When did you start working on the show?

The show is centered on the period of time when I was sick and my dad died. A lot of the material -- the music and a lot of the jokes -- really originated in that time. That was about 10 years ago. It’s been 10 years of slowly growing.

The show combines stand-up monologues and musical portions -- was that your original vision?

I developed the elements of the show independently. I developed the music on its own, I developed the stories on their own. I knew that both were incomplete. I just wasn’t aware that putting them together was what was going to complete them.

Working in theater requires a lot of resources for cast, etc. How difficult is that when you don’t have institutional backing? How did you negotiate that when you were working on this?

That’s always the toughest part. That’s the reason it takes 10 years. By the time this show received any institutional support, it was already built. It takes finding dedicated people who believe in what you’re doing and are willing to spend some time pro bono to allow the idea to develop.

The reality is, when we started rehearsing the music to the show, 10 years ago, it sounded bad. [Laughs] If that had been the final version of it, it just would have been this thing that wasn’t very good.

All of these musicians have been playing it for years. All of these people have been built into the show. The way that they play it, I think it’s a huge part of why it’s effective. So when we go to New York, we have to bring the people, because the people are the show, really.

A lot of shows are written down the line to be recast and performed down the line -- would you ever want that to be done with "Now I’m Fine," or is it more personal?

It’s very personal. I also couldn’t imagine doing it a thousand more times.
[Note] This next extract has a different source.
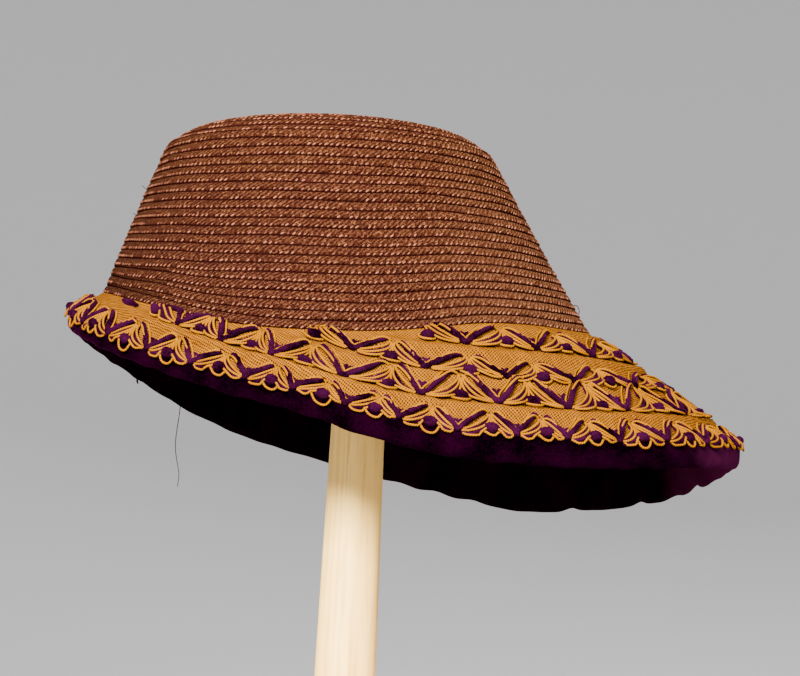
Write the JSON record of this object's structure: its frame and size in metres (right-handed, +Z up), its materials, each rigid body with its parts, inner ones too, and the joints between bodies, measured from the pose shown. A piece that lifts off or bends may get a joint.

It really is something where I want to know that each time I’m doing the show, there’s no barrier between me and the audience, there’s no barrier of me being jaded, or no barrier of me being sick of doing this, or no barrier of me being very tired and just wanting to get through the night. I want to feel 100 percent engaged every time I do the show, and if I feel like that isn’t happening, I don’t want to do it.

The show has a very unconventional alternation of comic monologue with very dramatic musical interludes. What sort of effect did you want this juxtaposition to have?

I think that I like balance. In the sense that the darker you go, the lighter you can go. The funnier you are, the more serious you can be, and it doesn’t seem overwrought. I don’t know that there was a conscious effort to balance serious music and funnier stories, but there was, I think, a conscious effort to stretch just as far as I could in the spectrum of emotion.

I believe that even though I can’t point to specific similarities between the jokes and the music, I know that when that was originating, there were similar emotions behind the jokes and the grand music. There is, to me, something cohesive about them.

Have you started working on another show?

I haven’t started actively writing, I haven’t started actively composing. I really like this format of having this large ensemble of music and then going small, just a person telling a story. I like this format. I’d like to explore what this format can do.

You mentioned that your musical style has evolved a lot since you wrote this show. A lot of the music is deliberately off-kilter or discordant -- how would you describe your style within the show?

I come from a jazz background, but I think the music in that show is very intentionally less jazz-based than a lot of what I do, and I think a lot of that comes out of discontent with jazz, and anger at an art form that I love, and wanting to, in my 20s, feel like I was part of modern music. I feel more comfortable exploring things that I know, now.

I feel like at that time, any time I wrote a pretty melody, I had to just slap as much dissonance all over the top of it as I possibly could to be OK with how pretty it was. But my lack of confidence adds something to that early stuff … it colors it in a way that’s interesting.

At one point, you describe an unspeakably bad thing that happened in your life, but without words -- only through a passage of music. Can you talk about that?

There are just certain things that for very pragmatic reasons have to remain private, and I think those things exist in everyone’s life. I also think that certain things are hard to explain why they’re so horrible.

But when I tried to just skip over it, it just didn’t feel right. Just because for me personally, when I think over that period of time and all the horrible things that happened, that is the worst thing. That is the thing that is, to me, the emotional climax. I can’t present that as the emotional climax, for the reasons I described earlier, but I need to process the whole story in order to deliver the fullest version of the story that I can.

I think that if I provide myself time to sit in my own personal knowledge of that and allow myself the time to reflect on the whole story that only I know, that somehow the gist of that information will be conveyed. The emotional information will be conveyed. It allows me to keep it honest. It allows me to give it the weight it deserves. It allows me to not sensationalize something that in my own mind doesn’t need any sensationalizing.

In society and a lot of art right now, extreme self-revelation is such a big trend, just getting everything out there, and making this conscious choice to say "there’s something about myself that I’m just not going to tell you" -- it’s a very specific counternarrative to that.

And it is really just a practical decision, as well -- it is just something I can’t tell people. I like things that are just straightforward like that. I think that the show is straightforward in a way, it’s music and talking. It’s like, baking bread is one of the hardest things to do, but it has three ingredients. I like those challenges.

There are some really awkward truths about living in a racially mixed family in your show -- what was it like for you and your family to have those come out in a performance?

My family is incredibly supportive. My mom, who I think gets the brunt of it, she loves it. I think the next show I make is going to be completely about her. My sister [Ijeoma Oluo] is a writer, and she also writes about very personal things, and it’s just a thing that in our family has never really been an issue. Between me and my siblings and my mom, we know all of the worst things that we’ve ever done.

This interview has been edited and condensed for clarity.